“If you love a flower, don’t pick it up.
Because if you pick it up it dies and it ceases to be what you love.
So if you love a flower, let it be.
Love is not about possession.
Love is about appreciation.”
― Osho
The need to say this by Osho indicates that one's impulse when feeling love is to possess.. so what is love about? Is it a desire to possess? is it a desire to appreciate, and cherish and elevate? is it both? (which many times can't actualize).

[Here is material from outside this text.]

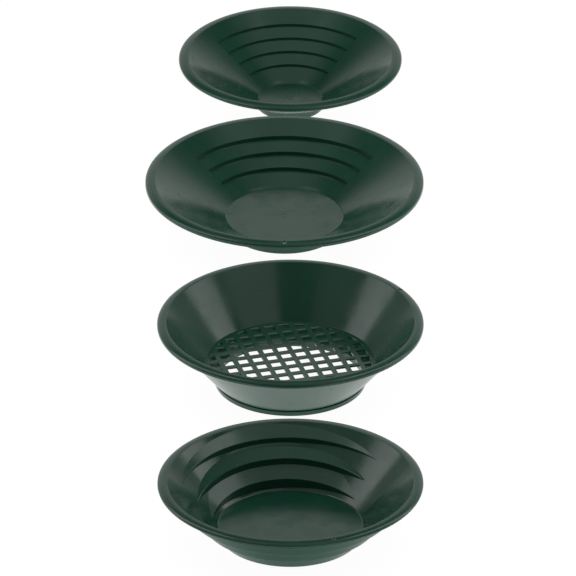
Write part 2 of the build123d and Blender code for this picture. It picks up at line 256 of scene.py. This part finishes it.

Is the type of love that leads one to want to possess different to that which leads one to want to commit subservience for the sake of the beloved? If so, why do we still refer to these different types with the same word: "love"?? — DP Brah
Love is merely a means of fooling the human brain into reproducing. — intrapersona
Too narrow a definition. What of parental love? Fraternal? These too can lean toward possession/dominion or not. — javra
Besides, in the sexual type, there’s the proverbial whamo-over-the-head-with-a-club of cavemen verses the mutual-this-and-that version; both types of guy can utter the words of love to partners. Furthermore, both versions can result in reproduction; and both can result in the father sticking around for the new brain (though the new brain’s mother typically gets treated differently by each). Then there the whamo-over-the-head guy that mimics the mutual-this-and-that guy but isn’t (players I think these guys are called; fakes to be more clear about it). So there’s something to be said about the difference between possessiveness in relations—replete with emotions that lead to offspring—and what is intended by the term love, which sometimes leads to no offspring at all.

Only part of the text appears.